I have had always certain disdain for authority, you can ask my parents if you have any doubt about it, so, you obviously would conclude that I’m a not a fan of any kind of police: I hate police, yes even the individuals that walk and talk.

When I was a teenager I liked to go out to skate out of the bank of my town and in the end of that age of mine I was used to see police officers. You might be a skinny, a squalid teenager, but you surely need to be checked out by the State itself: you skate and the next second you might be doing is robbing the bank, or worse: making some political statement. And back then the statements that I made were formulated in their all silliness on my math tests, it’s almost funny because the most anarchist that I dared to say back then was on a piece of paper and I thought of it as too bold to say it out loud: maybe you don’t need the State to be moral or doing some good. That isn’t what a good catholic “boy” does, right? Something was off, nonetheless:

[…]cops refer to the citizens they police as “the enemy,” mocking community accountability efforts as “sideshows” that “exist only for chiefs and sheriffs to provide an illusion of citizen accountability.” Burning the Bridges They Are Building: Anarchist Strategies Against the Police in the Puget Sound, Winter 2011

I know that now and I think I sorta did back then, but I was the only one that came out as trans and pansexual, and who is anarchist, the others who skated with me? The others are good citizens and good parishioners, so who knows. I was suddenly the enemy, a kid whom you have to check periodically. I guess they don’t believe on any type of induction and 5 times checking for whatever they were searching wasn’t enough.
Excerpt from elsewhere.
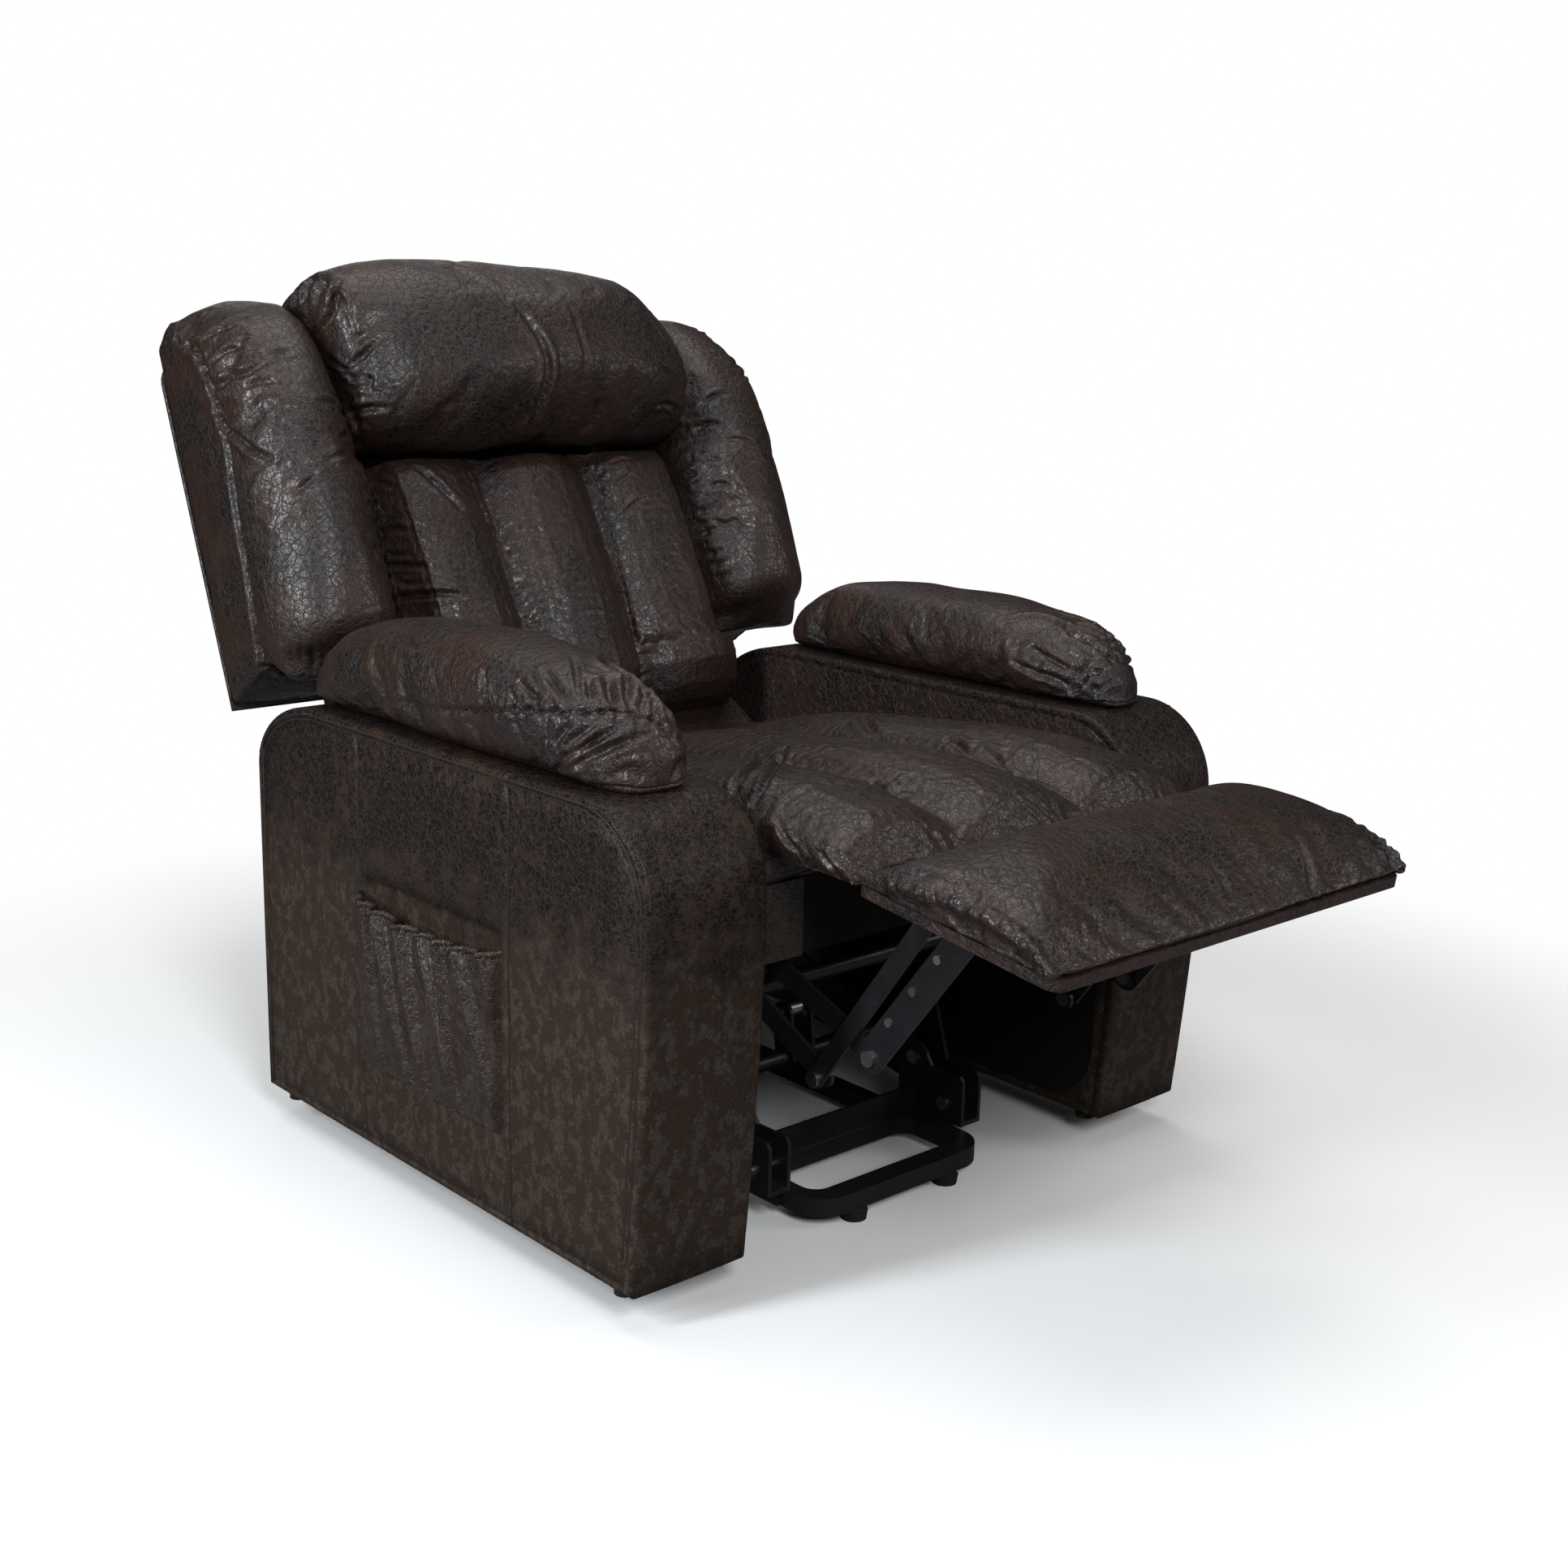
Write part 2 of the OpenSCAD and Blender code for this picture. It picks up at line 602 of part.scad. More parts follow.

But let me contextualize anarchism and why — as anarchist — I’m personally not fond of them, the police. The anarchist sees this — the system we live in — as repressive, it is a system which doesn’t allow self determination to the individual or any freely formed collective. The State is above any objection or assertion of the free one or the unique, it’s god among women and men:

[…]the media and the police work for the same power structure: a power structure that demands we all remain obedient while they rob us, exploit us, bully us, and lie to us, and then punish us with the utmost cruelty when we break one of their rules, or fight back. This is a system built on our misery. It is no coincidence that sometimes people snap, and do whatever they can to fight back against the agents of this system. To win just a moment of justice, a moment of vengeance. They are the bravest of us, the most honest.[…]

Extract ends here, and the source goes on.